INT8量化#

W8A8-INT8 Dynamic量化#

activation采用per-token动态量化,weight离线做per-channel静态量化。

运行示例如下:

python3 tools/run.py -c configs/qwen3/int8_dynamic/qwen3-0_6b_int8_dynamic.yaml

该配置文件中,量化相关参数如下:

  • name:压缩策略,选填量化quantization

  • quantization.name:压缩算法选填int8_dynamic

  • quantization.bits:INT8量化对应填写8bit。

  • quantization.quant_method:主要指定权重和激活的量化粒度为per-tensor

  • quantization.ignore_layers:需要忽略不进行量化的线性层。

compression:
  name: PTQ
  quantization:
    name: int8_dynamic     # Supported: fp8_static, fp8_dynamic, int4_awq, int4_gptq, int8_dynamic
    bits: 8                # Quantization bits
    quant_method:
      weight: "per-channel"
      activation: "per-token"
    ignore_layers:         # Skip quantization for these layers
      - "lm_head"

产出模型#

每个被量化的线性层保存:

  • weight:8位INT数,形状为[input_dim, output_dim]

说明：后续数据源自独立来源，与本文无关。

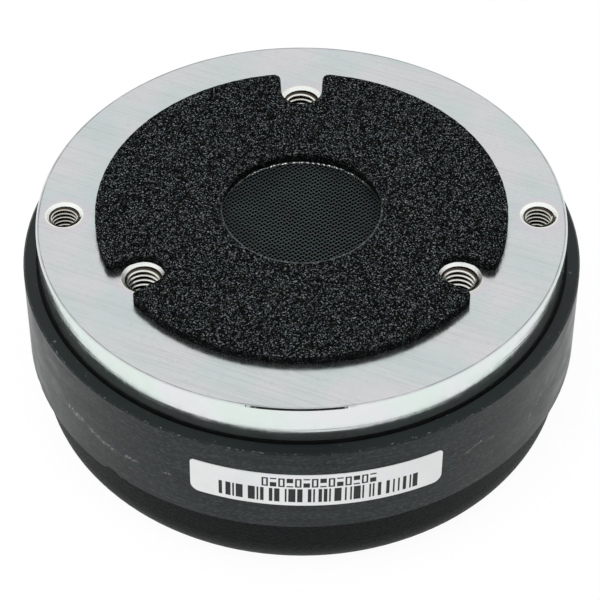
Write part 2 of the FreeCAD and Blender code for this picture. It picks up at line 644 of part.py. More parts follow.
def fastener(label, circle, angle, count, outline, socket=None):
    """Group of like fasteners: one turned about the middle of its hole, then repeated round.

    socket is (height of its mouth, depth, radius to its corners) of a hexagon recess.
    """
    body = body_named(label)
    sketch = sketch_on(body, label + "_outline", "XZ_Plane")
    draw_outline(sketch, [(f"({circle} + {across})", up) for across, up in outline])
    axis = sketch.addGeometry(
        Part.LineSegment(FreeCAD.Vector(value(circle), 0, 0), FreeCAD.Vector(value(circle), 1, 0)),
        True)
    sketch.addConstraint(Sketcher.Constraint("PointOnObject", axis, 1, -1))
    sketch.addConstraint(Sketcher.Constraint("Vertical", axis))
    sketch.addConstraint(Sketcher.Constraint("DistanceY", axis, 1, axis, 2, 1))
    number = sketch.addConstraint(Sketcher.Constraint("DistanceX", -1, 1, axis, 1, value(circle)))
    sketch.setExpression(f"Constraints[{number}]", circle)
    shank = body.newObject("PartDesign::Revolution", label + "_turned")
    shank.Profile = sketch
    shank.ReferenceAxis = (sketch, ["Axis0"])
    shank.Angle = FULL_TURN
    doc.recompute()
    features = [shank]
    if socket:
        mouth, depth, corner = socket
        hexagon = sketch_on(body, label + "_hexagon", "XY_Plane", f"({mouth} + {depth})")
        draw_outline(hexagon, [(f"({circle} + {corner} * cos({step} deg))",
                                f"({corner} * sin({step} deg))")
                               for step in range(30, 390, 60)])
        features.append(pocket_down(body, label + "_socket", hexagon, depth))
    repeat_round(body, label + "_group", features, count)
    body.Placement = FreeCAD.Placement(FreeCAD.Vector(), FreeCAD.Rotation(angle, 0, 0))
    return body


def diaphragm_screws():
    """Pan-head screws that hold the diaphragm ring to the gap plate."""
    head = f"({RING_REAR} - Sizes.ring_head_height)"
    front = f"({GAP_REAR} + Sizes.ring_screw_depth)"
    edge = "Sizes.ring_head_height / 2"
    outline = [("0", head), ("Sizes.ring_head_radius - Sizes.ring_head_round", head),
               ("Sizes.ring_head_radius", f"({head} + {edge})"),
               ("Sizes.ring_head_radius", RING_REAR), ("Sizes.ring_screw_radius", RING_REAR),
               ("Sizes.ring_screw_radius", front), ("0", front)]
    return fastener("diaphragm_screws", RING_CIRCLE, FIRST_RING_SCREW, RING_SCREWS, outline)


def locating_pins():
    """Two pins that centre the diaphragm ring on the gap plate."""
    rear = f"({RING_REAR} - Sizes.pin_nose)"
    front = f"({GAP_REAR} + Sizes.pin_depth)"
    outline = [("0", rear), ("Sizes.pin_radius / 2", rear),
               ("Sizes.pin_radius", f"({rear} + Sizes.pin_nose / 2)"),
               ("Sizes.pin_radius", front), ("0", front)]
    return fastener("locating_pins", RING_CIRCLE, 0, LOCATING_PINS, outline)


def cover_screws():
    """Socket-head screws, sunk in the foot of the cover, that hold it to the gap plate."""
    head = "Sizes.cover_head_sink"
    front = f"({GAP_REAR} + Sizes.cover_screw_depth)"
    outline = [("0", head), ("Sizes.cover_head_radius", head),
               ("Sizes.cover_head_radius", HEAD_SEAT), ("Sizes.cover_screw_radius", HEAD_SEAT),
               ("Sizes.cover_screw_radius", front), ("0", front)]
    socket = (head, "Sizes.socket_depth", "Sizes.socket_radius")
    return fastener("cover_screws", BOSS_CIRCLE, FIRST_COVER_SCREW, COVER_SCREWS, outline, socket)


def terminal(label, side, blade_width):
    """Blade through the pocket's wall, with shoulders against the inside and a tail for the lead."""
    body = body_named(label)
    tail_end = f"({POCKET_INSIDE_Y} - Sizes.tail_length)"
    tip = f"({POCKET_WALL_Y} + Sizes.blade_reach)"
    middle = f"({side} * Sizes.terminal_spacing / 2)"
    half = f"(Sizes.{blade_width} / 2)"
    shoulder = f"({half} + Sizes.shoulder_width)"
    outline = [(shoulder, tail_end), (shoulder, POCKET_INSIDE_Y), (half, POCKET_INSIDE_Y),
               (half, f"({tip} - Sizes.blade_point)"), (f"({half} - Sizes.blade_point)", tip)]
    right = [(f"({middle} + {across})", up) for across, up in outline]
    left = [(f"({middle} - {across})", up) for across, up in reversed(outline)]
    sketch = sketch_on(body, label + "_outline", "XY_Plane", "Sizes.terminal_height")
    draw_outline(sketch, right + left)
    pad(body, label + "_blade", sketch, "Sizes.blade_thickness")
    return body


def lead(label, side):
    """Flat lead from the diaphragm ring to the tail of a terminal."""
    body = body_named(label)
    ring_end = f"({RING_RADIUS} - Sizes.lead_setback)"
    ring_start = f"({ring_end} - Sizes.lead_overlap)"
    tail_start = f"({POCKET_INSIDE_Y} - Sizes.tail_length)"
    tail_end = f"({POCKET_INSIDE_Y} - Sizes.tail_setback)"
    thick = "Sizes.lead_thickness"
    top = [(ring_start, RING_REAR), (ring_end, RING_REAR),
           (tail_start, f"({TERMINAL_TOP} + {thick})"), (tail_end, f"({TERMINAL_TOP} + {thick})")]
    under = [(tail_end, TERMINAL_TOP), (tail_start, TERMINAL_TOP),
             (ring_end, f"({RING_REAR} - {thick})"), (ring_start, f"({RING_REAR} - {thick})")]
    sketch = sketch_on(body, label + "_outline", "YZ_Plane",
                       f"({side} * Sizes.terminal_spacing / 2 - Sizes.lead_width / 2)")
    draw_outline(sketch, top + under)
    pad(body, label + "_strip", sketch, "Sizes.lead_width")
    return body


def cover_gasket():
    """Flat seal between the cover's skirt and the magnet."""
    body = body_named("cover_gasket")
    turned(
        body, "SealRing",
        [(SKIRT_INSIDE, COVER_RIM), (COVER_RADIUS, COVER_RIM), (COVER_RADIUS, MAGNET_REAR),
         (SKIRT_INSIDE, MAGNET_REAR)])
    return body


def damping_pad():
    """Felt disc on the floor of the cover, behind the dome."""
    pad_disc = doc.addObject("Part::Cylinder", "damping_pad")
    pad_disc.Label = "damping_pad"
    pad_disc.setExpression("Radius", "Sizes.pad_radius")
    pad_disc.setExpression("Height", "Sizes.pad_thickness")
    pad_disc.setExpression("Placement.Base.z", FELT_REAR)
    return pad_disc


def rear_cover():
    """Moulded cup with a foot ring, screw bosses and an open pocket for the terminals."""
    envelope = doc.addObject("PartDesign::Body", "CoverEnvelope")
    recess = "Sizes.cover_recess"
    corner = "Sizes.cover_corner"
    turned(
        envelope, "OuterForm",
        [("0", recess), ("Sizes.foot_inner_radius", recess),
         (f"(Sizes.foot_inner_radius + {recess})", "0"), (f"({COVER_RADIUS} - {corner})", "0"),
         (COVER_RADIUS, corner), (COVER_RADIUS, COVER_RIM), ("0", COVER_RIM)],
        {3: (corner, 1)})
    cavity = doc.addObject("PartDesign::Body", "CoverCavity")
    inner_corner = f"({corner} - Sizes.cover_wall)"
    above_rim = f"({COVER_RIM} + {CUT_OVERRUN})"
    turned(
        cavity, "InnerForm",
        [("0", FELT_REAR), (f"({SKIRT_INSIDE} - {inner_corner})", FELT_REAR),
         (SKIRT_INSIDE, f"({FELT_REAR} + {inner_corner})"), (SKIRT_INSIDE, above_rim),
         ("0", above_rim)],
        {1: (inner_corner, 1)})
    wall = "Sizes.pocket_wall"
    below = f"-{CUT_OVERRUN}"
    beyond = f"{COVER_RADIUS} + {CUT_OVERRUN}"
    housing = box("TerminalHousing", (f"-({POCKET_HALF_WIDTH} + {wall})", POCKET_INSIDE_Y, below),
                  (f"{POCKET_HALF_WIDTH} + {wall}", beyond, f"{POCKET_CEILING} + {wall}"))
    shell = cut("CoverShell", envelope, cut("CoverHollow", cavity, housing))
    solid = cutter("CoverSolid", shell, cover_bosses())
    pocket = box("TerminalPocket", (f"-{POCKET_HALF_WIDTH}", POCKET_WALL_Y, below),
                 (POCKET_HALF_WIDTH, beyond, POCKET_CEILING))
    ways = cutter("CoverWays", cover_screw_ways(), pocket,
                  blade_slot(1, "wide_blade"), blade_slot(-1, "narrow_blade"))
    return cut("rear_cover", solid, ways)


def cover_bosses():
    """Round bosses between the cover's floor and the gap plate."""
    body = doc.addObject("PartDesign::Body", "CoverBosses")
    across, up = polar(BOSS_CIRCLE, FIRST_COVER_SCREW)
    outline = sketch_on(body, "BossOutline", "XY_Plane", FELT_REAR)
    draw_circle(outline, across, up, f"({HEAD_WAY} + Sizes.boss_wall)")
    first = pad(body, "Boss", outline, f"{GAP_REAR} - {FELT_REAR}")
    repeat_round(body, "Bosses", [first], COVER_SCREWS)
    return body


def cover_screw_ways():
    """Stepped holes through foot and bosses, with room for the screws' heads."""
    way = "(Sizes.cover_screw_radius + Sizes.cover_screw_air)"
    below = f"-{CUT_OVERRUN}"
    above = f"({GAP_REAR} + {CUT_OVERRUN})"
    outline = [("0", below), (HEAD_WAY, below), (HEAD_WAY, HEAD_SEAT), (way, HEAD_SEAT),
               (way, above), ("0", above)]
    return fastener("CoverScrewWays", BOSS_CIRCLE, FIRST_COVER_SCREW, COVER_SCREWS, outline)


def blade_slot(side, blade_width):
    """Slot in the pocket's wall, of a blade's own section."""
    middle = f"{side} * Sizes.terminal_spacing / 2"
    half = f"Sizes.{blade_width} / 2"
    return box(
        f"Slot_{blade_width}",
        (f"{middle} - {half}", f"{POCKET_INSIDE_Y} - {CUT_OVERRUN}", "Sizes.terminal_height"),
        (f"{middle} + {half}", f"{POCKET_WALL_Y} + {CUT_OVERRUN}", TERMINAL_TOP))


def label_strip():
    """Paper label that follows the magnet's side, with rounded corners."""
    front = doc.addObject("PartDesign::Body", "LabelFace")
    top = f"({MAGNET_FRONT} - Sizes.label_drop)"
    low = f"({top} - Sizes.label_height)"
    wide, corner = "Sizes.label_half_width", "Sizes.label_corner"
    sketch = sketch_on(front, "LabelOutline", "XZ_Plane", "Sizes.magnet_radius / 2")
    draw_outline(
        sketch,
        [(f"({corner} - {wide})", low), (f"({wide} - {corner})", low), (wide, f"({low} + {corner})"),
         (wide, f"({top} - {corner})"), (f"({wide} - {corner})", top), (f"({corner} - {wide})", top),
         (f"-{wide}", f"({top} - {corner})"), (f"-{wide}", f"({low} + {corner})")],
        {1: (corner, 1), 3: (corner, 1), 5: (corner, 1), 7: (corner, 1)})
    pad(front, "LabelPrism", sketch, "Sizes.magnet_radius")
    outside = doc.addObject("Part::Cylinder", "LabelOutside")
    outside.setExpression("Radius", "Sizes.magnet_radius + Sizes.label_paper")
    outside.setExpression("Height", MAGNET_FRONT)
    inside = doc.addObject("Part::Cylinder", "LabelInside")
    inside.setExpression("Radius", "Sizes.magnet_radius")
    inside.setExpression("Height", MAGNET_FRONT)
    skin = cut("LabelSkin", outside, inside)
    strip = doc.addObject("Part::Common", "label")
    strip.Label = "label"
    strip.Base = skin
    strip.Tool = front
    strip.setExpression("Placement.Rotation.Angle", "Sizes.label_turn * 1 deg")
    return strip


def build():
    """Every piece of the driver, from the front to the rear."""
    return [
        foam_gasket(), throat_screen(), front_plate(), pole_piece(), ferrite_magnet(), gap_plate(),
        phase_plug(), diaphragm(), voice_coil_former(), voice_coil(), diaphragm_ring(),
        diaphragm_screws(), locating_pins(),
        lead("lead_positive", 1), lead("lead_negative", -1),
        terminal("terminal_positive", 1, "wide_blade"),
        terminal("terminal_negative", -1, "narrow_blade"),
        damping_pad(), cover_gasket(), rear_cover(), cover_screws(), label_strip(),
    ]


def check(pieces):
    """Stop before anything is written if a feature failed or a piece isn't a valid solid."""
    for item in doc.Objects:
        if any(word in item.State for word in ("Invalid", "Error")):
            raise RuntimeError(f"{item.Name} failed: {item.getStatusString()}")
    for piece in pieces:
        shape = piece.Shape
        if shape.isNull() or not shape.isValid() or not shape.Solids:
            raise RuntimeError(f"{piece.Label} has no valid solid")


pieces = build()
doc.recompute()
check(pieces)
os.makedirs("parts", exist_ok=True)
for piece in pieces:
    piece.Shape.exportStep(os.path.join("parts", piece.Label + ".step"))
    bounds = piece.Shape.BoundBox
    print(f"{piece.Label:20s} solids {len(piece.Shape.Solids)} volume {piece.Shape.Volume:9.2f} "
          f"z {bounds.ZMin:6.2f} to {bounds.ZMax:6.2f} reach {max(bounds.XMax, bounds.YMax):6.2f}")
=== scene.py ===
# %% [markdown]
# # A compression driver, from plain solids to a finished picture
#
# A compression driver is the motor of a horn loudspeaker. This one lies on its rear cover with the
# horn side up: a zinc-plated steel plate with five tapped holes, a ring of black foam that seals
# against the horn, a woven wire screen over the throat, and below the plate a ferrite ring magnet
# with a white paper strip and a moulded rear cover.
#
# The solids come from the CAD model and keep their size and place. This notebook gives them their
# finishes and models the few pieces whose looks a plain solid can't give: the foam, the woven
# screen, the threads in the holes, the bead at the plate's foot and the paper strip.

# %% The tools of this notebook
import math
import random

import bpy
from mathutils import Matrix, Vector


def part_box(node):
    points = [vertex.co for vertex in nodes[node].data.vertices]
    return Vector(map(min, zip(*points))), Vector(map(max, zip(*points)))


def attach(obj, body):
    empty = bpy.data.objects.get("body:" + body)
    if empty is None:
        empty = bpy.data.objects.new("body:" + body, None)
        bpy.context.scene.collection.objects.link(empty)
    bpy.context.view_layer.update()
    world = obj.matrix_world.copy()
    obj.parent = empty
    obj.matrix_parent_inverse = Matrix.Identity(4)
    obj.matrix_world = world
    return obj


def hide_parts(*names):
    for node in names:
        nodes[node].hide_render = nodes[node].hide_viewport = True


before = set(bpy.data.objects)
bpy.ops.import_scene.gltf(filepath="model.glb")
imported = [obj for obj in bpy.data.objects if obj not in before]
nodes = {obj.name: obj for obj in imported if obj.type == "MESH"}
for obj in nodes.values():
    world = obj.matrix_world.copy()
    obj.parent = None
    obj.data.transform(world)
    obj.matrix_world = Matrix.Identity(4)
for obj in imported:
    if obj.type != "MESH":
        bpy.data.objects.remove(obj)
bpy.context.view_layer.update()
print("solids:", len(nodes))

# The radii of the two bolt circles and of the magnet, in mm
M6_CIRCLE = 28.575
M5_CIRCLE = 38.1
MAGNET_RIM = 45.1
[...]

  • weight_scale:用于反量化的scales,形状为[input_dim, 1]

配置文件config.json中量化相关配置:

"quantization_config": {
  "config_groups": {
    "group_0": {
      "targets": ["Linear"],
      "input_activations": {
        "dynamic": true,
        "num_bits": 8,
        "strategy": "token",
        "type": "int"
      },
      "output_activations": null,
      "weights": {
        "dynamic": false,
        "num_bits": 8,
        "strategy": "channel",
        "type": "int"
      }
    }
  },
  "format": "int-quantized",
  "ignore": [
    "lm_head"
  ],
  "kv_cache_scheme": null,
  "quant_method": "compressed-tensors",
  "quantization_status": "compressed"
}

可参阅vLLM INT8 文档加载INT8量化模型配置要求。